Following Vivika’s death in 1995, Otto went on to re-discover a high fire, lustrous yellow glaze for stoneware, a technique that had been lost to Asia for centuries. This glaze has made Heino one of the most successful craftspeople in the world and, as he would happily tell listeners, ‘one of the richest.’ His work is now in more than 45 museums and institutions worldwide with a list of over 6,000 known private collectors. The selection of Heino pottery to be featured in the fall sale will also include a large lemon charger with black leopard spot decoration featuring his signature ‘high fire, lustrous yellow glaze.’ This painstaking decoration required more than two hours for the artist to complete. One of the first of its kind to come to public auction featuring the yellow glaze, the magnificent piece is estimated to bring $15,000 – 20,000.
In addition, a selection of works by Otto Heino will be offered to benefit the Vivika and Otto Heino Scholarship Fund for the League of New Hampshire Craftsmen. Property will include three works in the artist’s signature glaze, for which he is best known.

A Collection of Warren MacKenzie pottery will also highlight the September 22nd auction. Known as a studio potter, he studied with Bernard Leach in England from 1949-1952. His work is also heavily influenced by Shoji Hamada and Kanjiro Kawai. MacKenzie is credited with bringing the Japanese Mingei style of pottery to Minnesota where he lives and works. Highly sought after by collectors, his simple yet elegant works, dubbed “everyday pots” by the artist, can be found in private collections and major institutions around the globe. Bonhams & Butterfields will offer a collection of nine works during the fall sale.

“This is the largest collection of pieces by MacKenzie ever to come to auction. We are pleased to offer his works alongside Sam Maloof and Otto Heino,” said Maraschiello. Highlighting the offering is a stoneware pitcher with a double “chop” stamp (est. $2,500/3,500) and two large lidded stoneware vases, each estimated to bring $1,500-1,800 at auction.

Modern works include a set of Frank Lloyd Wright working architectural drawings and blueprints from the Donald and Viola Grover house built in Syracuse, New York circa 1950. Included with this collection is correspondence between the Grovers, Frank Lloyd Wright, and members of his office illustrating the firm’s process – from the first request for a quote, to post-construction queries (est. $10/15,000); a set of six Gio Ponti Leggera side chairs ($2/3,000); a pair of Jacques Adnet metal and leather rocking chairs (est. $8/12,000) and a suite of Herman Miller furnishings (est. $8/12,000) should attract interest.

A nine-foot high Robert Crowder six-panel screen (est. $10/15,000) will be a highlight of the fall sale.
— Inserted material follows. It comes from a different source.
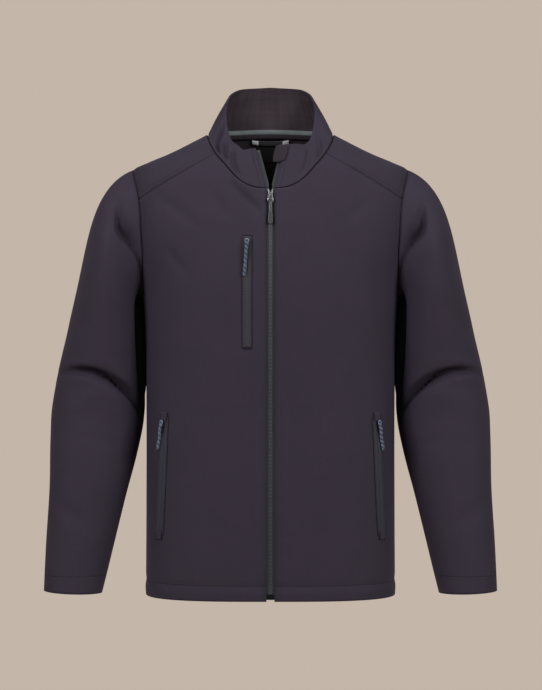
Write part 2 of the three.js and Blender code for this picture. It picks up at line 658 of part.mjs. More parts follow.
function collarAt(turn, v, side) {
  const base = neckAt(turn);
  const c = Math.cos(radians(turn));
  const round = 2 / COLLAR_TOP.square;
  const depth = c > 0 ? COLLAR_TOP.ahead : COLLAR_TOP.behind;
  const top = new THREE.Vector3(
    COLLAR_TOP.wide * Math.abs(Math.sin(radians(turn))) ** round +
      COLLAR_OPEN * smooth(1 - turn / 50),
    -Math.sign(c) * depth * Math.abs(c) ** round,
    column(COLLAR_TOP_EDGE, "turn", side, turn),
  );
  const stand = top.clone().sub(base);
  const lift = (SEAM_GAP + CLOTH / 2) / stand.length();
  const belly = COLLAR_ROLL * Math.sin(Math.PI * v) * smooth(turn / 30);
  const outward = new THREE.Vector3(base.x, base.y * 0.9, 0).normalize();
  return base
    .addScaledVector(stand, mix(lift, 1, v))
    .addScaledVector(outward, belly - COLLAR_TUCK * (1 - v));
}

// The collar's surface with its outward normal, moved outward and past its front edge.
function collarPoint(turn, v, side, out, past) {
  const h = 0.4;
  const rise = 0.004;
  const round = collarAt(Math.min(180, turn + h), v, side).sub(
    collarAt(Math.max(0, turn - h), v, side),
  );
  const up = collarAt(turn, Math.min(1, v + rise), side).sub(
    collarAt(turn, Math.max(0, v - rise), side),
  );
  const n = new THREE.Vector3().crossVectors(round, up).normalize();
  const p = collarAt(turn, v, side)
    .addScaledVector(n, out)
    .addScaledVector(round.normalize(), -past);
  return { p, n };
}

function collarGrid(side) {
  return steps(COLLAR_UP, (v) =>
    steps(COLLAR_ROUND, (u) => {
      const { p, n } = collarPoint(mix(NECK_FRONT_TURN, 180, u ** 1.15), v, side, 0, 0);
      if (u === 1) {
        p.x = 0;
        n.x = 0;
      }
      return { p, n: n.normalize() };
    }),
  );
}

// A point of a front by its distance out from the middle and its height.
function onFront(x, z, out) {
  const s = sectionAt(z);
  const y = -s.ahead * (1 - (Math.abs(x) / s.wide) ** s.square) ** (1 / s.square);
  const { p, n } = torsoVertex(new THREE.Vector3(x, y, z));
  return { p: p.addScaledVector(n, out), n };
}

// A place on a panel by its column and row, which may lie between the panel's own or past them.
function onGrid(grid, across, up, out) {
  const i = Math.max(0, Math.min(Math.floor(across), grid[0].length - 2));
  const j = Math.max(0, Math.min(Math.floor(up), grid.length - 2));
  const blend = (key) => {
    const low = grid[j][i][key].clone().lerp(grid[j][i + 1][key], across - i);
    const high = grid[j + 1][i][key].clone().lerp(grid[j + 1][i + 1][key], across - i);
    return low.lerp(high, up - j);
  };
  const n = blend("n").normalize();
  return { p: blend("p").addScaledVector(n, out), n };
}

// The same, by the distance in from the panel's first column.
function fromEdge(grid, distance, up, out) {
  const width = onGrid(grid, 1, up, 0).p.distanceTo(onGrid(grid, 0, up, 0).p);
  return onGrid(grid, distance / width, up, out);
}

// The rows of the front and of the collar that the zip's tapes follow
const ZIP_FRONT_ROWS = [...steps(FRONT_UP - 3, (_, i) => i + 2), FRONT_UP - 0.3];
const ZIP_COLLAR_ROWS = [0.5, 1, 2, 3, 4, 4.8];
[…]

California-based artist Robert Crowder lived, traveled and taught English in Japan between 1934 and 1943. He wrote articles for ”Tourist” magazine, composed poetry and studied ”tsuketate” painting. It was these influences that helped Crowder establish his elegant, fluid painting style and develop a unique interpretation of his environment. Upon his return to the United States he continued his artistic work and writings and in the late 1940s founded the design firm of Robert Crowder & Company. After a brief stay in Chicago, Crowder opened a gallery in Los Angeles. He quickly became famous for his screens and fabulous textiles, which as recently as 2005 were ordered for an international redecoration of the Chanel boutiques.
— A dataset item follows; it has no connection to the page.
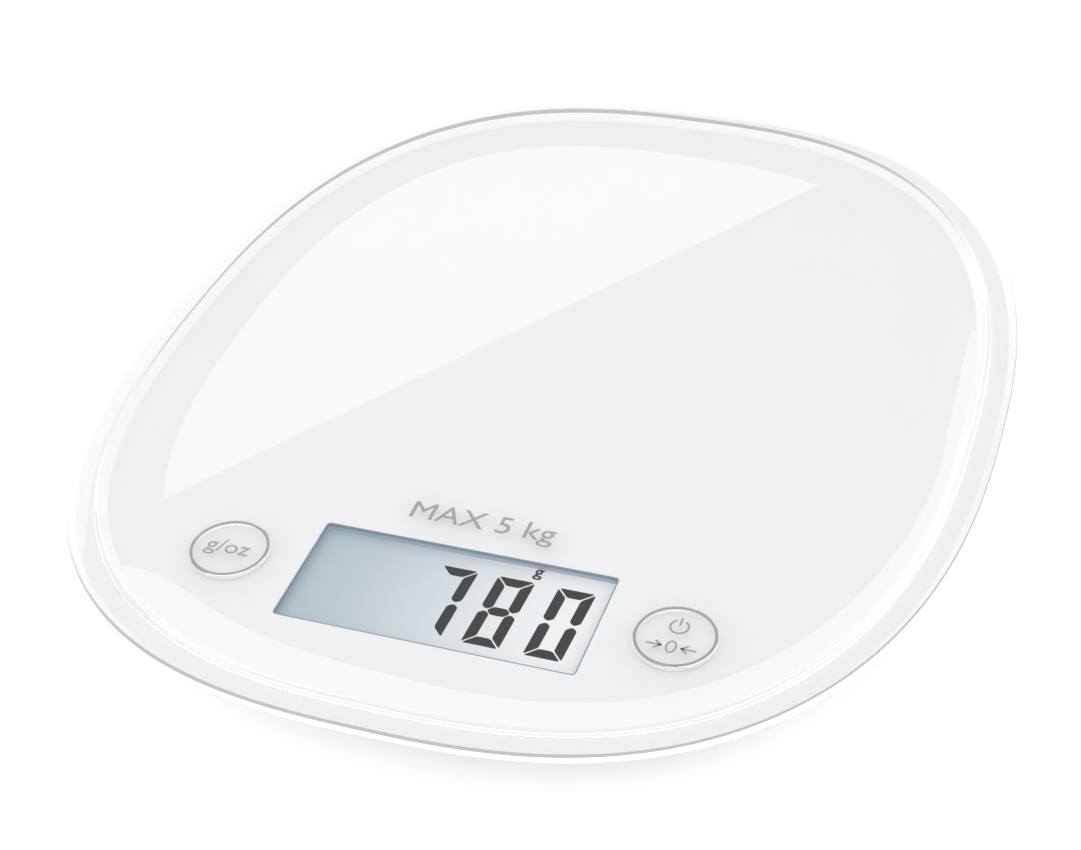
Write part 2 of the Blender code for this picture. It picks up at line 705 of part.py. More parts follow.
def add_wire(name, route, radius, finish):
    """A wire through route, kept as a smooth tube with flat ends."""
    curve = bpy.data.curves.new(name, "CURVE")
    curve.dimensions = "3D"
    curve.bevel_depth = radius * MM
    curve.bevel_resolution = 1
    curve.use_fill_caps = True
    points = smooth_route(route, 3)
    spline = curve.splines.new("POLY")
    spline.points.add(len(points) - 1)
    for target, point in zip(spline.points, points):
        target.co = (*(Vector(point) * MM), 1.0)
    made = bpy.data.objects.new(name, curve)
    bpy.context.collection.objects.link(made)
    curve.materials.append(finish)


def smooth_route(route, steps):
    """Points along a Catmull-Rom curve through the route's own points."""
    knots = [Vector(point) for point in route]
    knots = [2 * knots[0] - knots[1]] + knots + [2 * knots[-1] - knots[-2]]
    points = []
    for a, b, c, d in zip(knots, knots[1:], knots[2:], knots[3:]):
        for i in range(steps):
            t = i / steps
            bend = (2 * a - 5 * b + 4 * c - d) * t * t + (3 * b - a - 3 * c + d) * t * t * t
            points.append((2 * b + (c - a) * t + bend) / 2)
    points.append(knots[-2])
    return points


def make_wires(finishes):
    """Wires from each sensor bar and from the battery's contacts to the board."""
    front = [
        (50.5, -30, 11.2),
        (47.2, -36, 10.8),
        (46.6, -44, 10.2),
        (46.6, -50, 10.0),
        (46.6, -54, 9.9),
    ]
    rear = [
        (41.4, 44, 11.2),
        (38.4, 39, 10.6),
        (37.8, 28, 9.0),
        (38.0, -10, 7.4),
        (37.8, -36, 8.4),
        (37.6, -48, 10.0),
        (37.6, -53, 9.9),
    ]
    battery = [(5, -32.2, 7.4), (5, -36, 6.6), (6, -42, 6.1), (6, -48, 6.1), (6, -54, 6.1)]
    for side, name in ((-1, "left"), (1, "right")):
        for place, route in (("front", front), ("rear", rear)):
            points = [(side * x, y, z) for x, y, z in route]
            add_wire(f"sensor_wire_{place}_{name}", points, 0.8, finishes["grey_insulation"])
    for side, name in ((-1, "black"), (1, "red")):
        points = [(side * x, y, z) for x, y, z in battery]
        add_wire("battery_wire_" + name, points, 0.6, finishes[name + "_insulation"])


# ----------------------------------------------------------------------- run


def main():
    for old in list(bpy.data.objects):
        bpy.data.objects.remove(old)
    finishes = make_materials()
    make_tray(finishes["clear_plastic"])
    make_deck(finishes["white_plastic"])
    make_pan(finishes["white_plastic"])
    make_battery_door(finishes["white_plastic"])
    make_label(finishes["label_film"])
    make_display(finishes)
    make_board(finishes["circuit_board"])
    make_controller(finishes["epoxy"])
    make_key("unit", -KEY_X, finishes)
    make_key("tare", KEY_X, finishes)
    make_battery(finishes)
    for name, x, y, way in CORNERS:
        make_corner(name, x, y, way, finishes)
    make_fixings(finishes)
    make_wires(finishes)


main()
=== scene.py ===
"""Looks of a digital kitchen scale: a clear moulded tray over a white body.

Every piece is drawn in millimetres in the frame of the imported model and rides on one
of its bodies. Shells follow the same outline and section as the solids they stand
for, drawn finer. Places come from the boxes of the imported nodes.
"""

import json
import math

import bmesh
import bpy
from mathutils import Matrix, Vector


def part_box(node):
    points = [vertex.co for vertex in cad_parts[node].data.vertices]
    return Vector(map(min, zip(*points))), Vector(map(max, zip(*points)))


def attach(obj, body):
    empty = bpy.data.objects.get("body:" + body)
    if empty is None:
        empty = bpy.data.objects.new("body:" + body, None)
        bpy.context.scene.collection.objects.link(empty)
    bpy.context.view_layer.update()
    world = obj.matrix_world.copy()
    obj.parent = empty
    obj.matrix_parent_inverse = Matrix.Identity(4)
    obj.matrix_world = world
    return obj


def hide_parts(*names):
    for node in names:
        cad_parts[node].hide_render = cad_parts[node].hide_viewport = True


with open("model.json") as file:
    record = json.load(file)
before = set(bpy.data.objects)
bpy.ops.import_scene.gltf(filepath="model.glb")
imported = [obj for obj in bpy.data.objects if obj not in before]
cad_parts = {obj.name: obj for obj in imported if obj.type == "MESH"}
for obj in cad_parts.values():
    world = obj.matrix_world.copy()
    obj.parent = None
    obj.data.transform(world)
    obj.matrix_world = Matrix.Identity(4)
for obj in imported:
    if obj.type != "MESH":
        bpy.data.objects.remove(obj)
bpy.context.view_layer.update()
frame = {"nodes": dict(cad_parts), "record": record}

MM = 0.001

# Plan outline, the same superellipse as the solids
SIDE_POWER = 2.6
END_POWER = 2.45
FRONT_SPREAD = 0.027
OUTLINE_STEPS = 288

# Thicknesses of the shells and the gap between pieces
TRAY_THICKNESS = 2.0
DECK_THICKNESS = 1.2
PAN_THICKNESS = 1.8
DOOR_THICKNESS = 1.5
GAP = 0.3

# Section of the tray, as distances in from the outline
RIM_WIDTH = 6.7
WALL_FOOT_INSET = 8.7
PLATFORM_INSET = 19.0
SKIRT_SLOPE = 0.35
SKIRT_CURVE = 0.9
SKIRT_POWER = 1.6
SEAT_INSET = 0.4  # a level strip that keeps a flat face next to a curved one flat

# Underside
CORNERS = ("front_left", "front_right", "rear_left", "rear_right")
DOOR_HALF_WIDTH = 14.5
PIN_RADIUS = 0.4
TUB_TOP_Z = 10.2
TUB_WALL = 1.8
POCKET_HALF = 12.0
CLAMP_HALF = (6.0, 4.5)
POST_RADIUS = 3.8
SCREW_HOLE_RADIUS = 1.5
SCREW_HEAD_HEIGHT = 1.4
THREAD_PITCH = 0.6
THREAD_ROOT = 0.78  # as a share of the shank's radius
BAR_ENDS = (-6.0, 8.0, 10.0, 18.0, 20.0, 28.0)  # along the bar from the foot
BAR_WAIST = 3.6
GAUGE_REACH = 14.0  # from the foot to the middle of the strain gauge
SHARP_ANGLE = math.radians(30)

# Display, keys and prints
WINDOW_SIZE = (61.3, 27.4)
WINDOW_CORNER = 0.9
INK_THICKNESS = 0.02
KEY_GAP = 0.1
RING_RADIUS = 7.65
RING_LINE = 0.6
DIGIT_WIDTH = 7.6
DIGIT_HEIGHT = 19.1
DIGIT_STROKE = 2.25
DIGIT_GAP = 0.22
DIGIT_LEAN = 0.04  # across per millimetre up
DIGIT_LEFTS = (-4.9, 6.8, 19.2)
DIGIT_MIDDLE_Y = -0.1  # from the display's middle to the digits' middle


def box_mm(node):
    low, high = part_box(node)
    return low / MM, high / MM


def middle_mm(node):
    low, high = box_mm(node)
    return (low + high) / 2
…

A Richard Neutra camel table (est. $7/10,000) made for the Hafeley-Moore Twin Houses, Long Beach, CA, circa 1953, will also be offered during the fall sale. Designed for use in small spaces, this model is so named because its folding legs resemble the legs of a camel. The adjustable legs enable it to be repositioned, suitable as a dining or coffee table. Property from the Estate of Georges and Carola George, Beverly Hills, will also be featured in the September sale. The interior of the couple’s house was designed by Paul Laszlo and was an ongoing project from the 1960s through the 1990s. Included is a highly sought-after composition and painted wood dining suite (est. $6/9,000) by the designer. Select pieces from the Estate include copies of personal correspondence between Carola and Lazlo, sketches and invoices.
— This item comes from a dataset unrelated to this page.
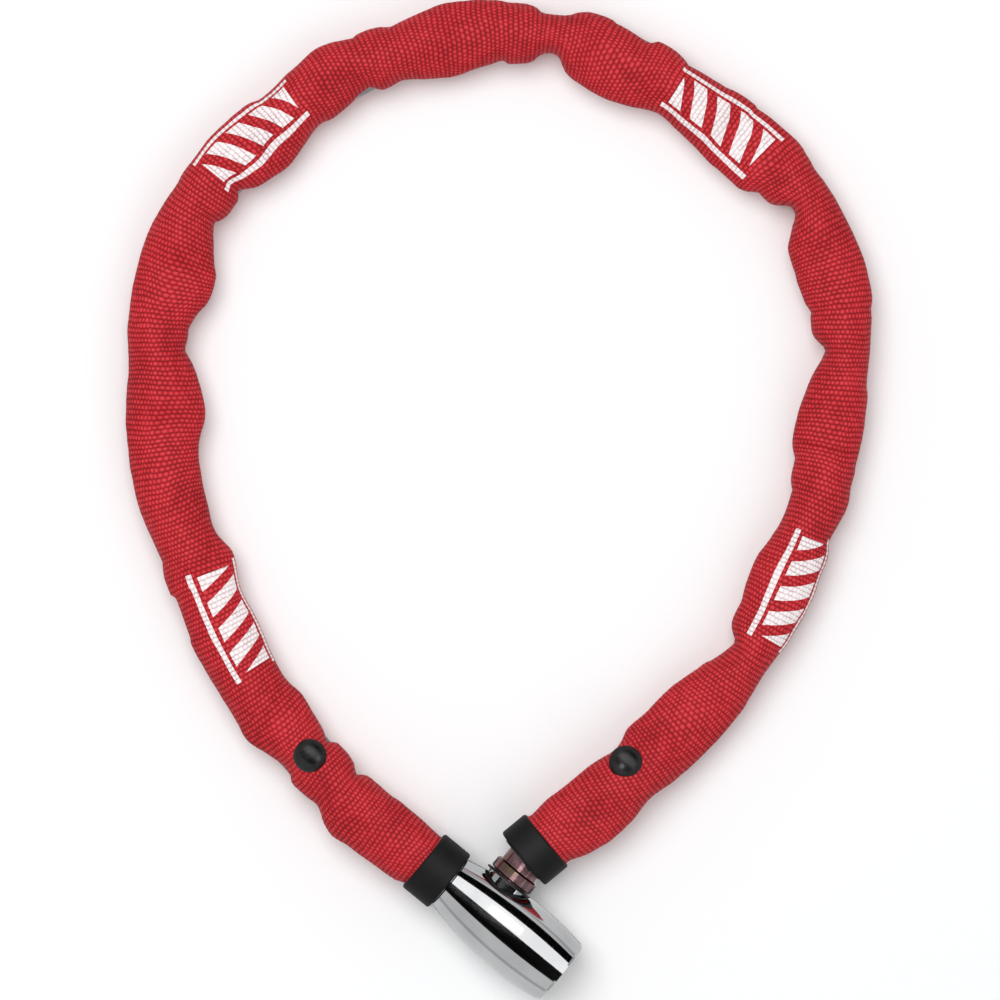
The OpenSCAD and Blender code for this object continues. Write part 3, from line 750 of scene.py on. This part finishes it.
soft_light("overhead", 1.1, 13, (-0.25, 0.35, 1.3), (0, 0, 0))
soft_light("fill", 1.4, 4, (0.6, -0.7, 1.2), (0, 0, 0))
world = bpy.data.worlds.new("studio")
world.use_nodes = True
world.node_tree.nodes["Background"].inputs["Color"].default_value = srgb("#F2F4F6")
world.node_tree.nodes["Background"].inputs["Strength"].default_value = 0.5
bpy.context.scene.world = world
bpy.context.scene.view_settings.view_transform = "Standard"

# %% Cards for the chrome
CARD_HEIGHT, CARD_LENGTH = 0.5, 1.4


def board(name, length, width, middle, colour, glow):
    """A level board for reflections only. middle is in metres from the barrel's tail, x along the barrel."""
    mesh = bmesh.new()
    bmesh.ops.create_grid(mesh, x_segments=1, y_segments=1, size=0.5)
    bmesh.ops.scale(mesh, vec=(length, width, 1), verts=mesh.verts)
    turn = Matrix.Rotation(BARREL_TURN, 4, "Z") @ Matrix.Translation(middle)
    bmesh.ops.transform(mesh, matrix=Matrix.Translation(TAIL.to_2d().to_3d() * MM) @ turn, verts=mesh.verts)
    data = bpy.data.meshes.new(name)
    mesh.to_mesh(data)
    mesh.free()
    surface, its_shader = begin(name, Base_Color=srgb("#0A0A0B"), Roughness=1.0, Specular_IOR_Level=0.0)
    its_shader.inputs["Emission Color"].default_value = srgb(colour)
    its_shader.inputs["Emission Strength"].default_value = glow
    data.materials.append(surface)
    piece = bpy.data.objects.new(name, data)
    piece.visible_camera = piece.visible_diffuse = piece.visible_shadow = False
    bpy.context.scene.collection.objects.link(piece)


def card(name, from_angle, to_angle, colour, glow):
    """A card over the barrel that fills a range of angles from straight up towards the stud's side."""
    near, far = (CARD_HEIGHT * math.tan(math.radians(a)) for a in (from_angle, to_angle))
    board(name, CARD_LENGTH, far - near, Vector((0.02, (near + far) / 2, CARD_HEIGHT)), colour, glow)


card("card_grey_tail", -78, -37, "#DCDCDC", 0.9)
card("card_black_tail", -36, 4, "#101214", 0.0)
card("card_white", 4, 45, "#FFFFFF", 1.3)
card("card_black_stud", 45, 72, "#101214", 0.0)
card("card_grey_stud", 73, 82, "#DCDCDC", 0.9)

# %% [markdown]
# The stud lies across the barrel, and a small white board hangs low over it for the streak along its top. The
# barrel sees that board only inside the reflection of the white card.

# %% Streak on the stud
board("streak_board", 22 * MM, 24 * MM, Vector((0.014, 0.023, 0.07)), "#FFFFFF", 4.5)

# %% [markdown]
# The lower half of the chrome mirrors the table. A grey sheet and a dark strip under the barrel, again seen
# only in reflections, keep its edges apart from the white paper. The dark strip is a painted shadow under the
# barrel for the chrome to mirror.

# %% Grey sheet and dark strip
board("sheet_grey", 3.0, 3.0, Vector((0.015, 0, 0)), "#DADADA", 1.0)
# Painted shadow: a dim strip that stands in for the shade under the barrel, seen only in the chrome.
board("painted_shadow_strip", 48 * MM, 26 * MM, Vector((0.015, 0, 0.00005)), "#6E6E70", 1.0)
Other highlights are works by Ferdinand Preiss, Le Faguays, Bouraine, Gilbert Rhode, Robsjohn Gibbings, Curtis Jeré, Karl Springer lamps, Tiffany Studios and a nice collection of Gustav Stickley, including a rare and early oak magazine stand, model 514 (est. $3/5,000). Glass highlights include a strong selection of works by Galle, Daum, Lalique, Thomas Webb, Sabino, Fratelli Toso and Steuben. Additional works on offer during the September 22nd auction include: Frank Gehry’s Experimental Edges ‘Bubbles’ chaise lounge (est. $12/18,000); a Paul Evans Cityscape brass patchwork and glass table and six chairs (est. $5/8,000); a painted and cast aluminum coffee table by Donald Drumm (est. $3/5,000); and two works by Paul Tuttle, a ‘Flexible X’ aluminum, stainless steel and wood console table (est. $2/3,000) and a ‘Nonna’ rocker (est. $3/5,000); a ‘Zeta’ lounge chair (est. 800/1,200) and a pair of caned tub chairs (est. $800/1,200) from the Estate of Phyllis B. Plous, former University of Santa Barbara Art Museum curator.

Also included are pieces from Pierre Paulin, Phillip and Kelvin LaVerne, Charles Hollis Jones, Dakota Jackson, Michel Cadestin and Georges Laurent furniture designed for the Centre Georges Pompidou including ‘Beaubourg’ seating furniture.

In conjunction with the 20th Century Decorative Arts auction and preview, Bonhams & Butterfields is pleased to host “Masters and Apprentices in the Studio Craft Movement,” a panel discussion on September 18, 2008. The program will highlight the West Coast studio craft movement and explore the apprenticeship system employed in America, while featuring a rare opportunity to interact with the living legends Otto Heino and Sam Maloof. Gerard O’Brien of Reform Gallery, Los Angeles will moderate the event.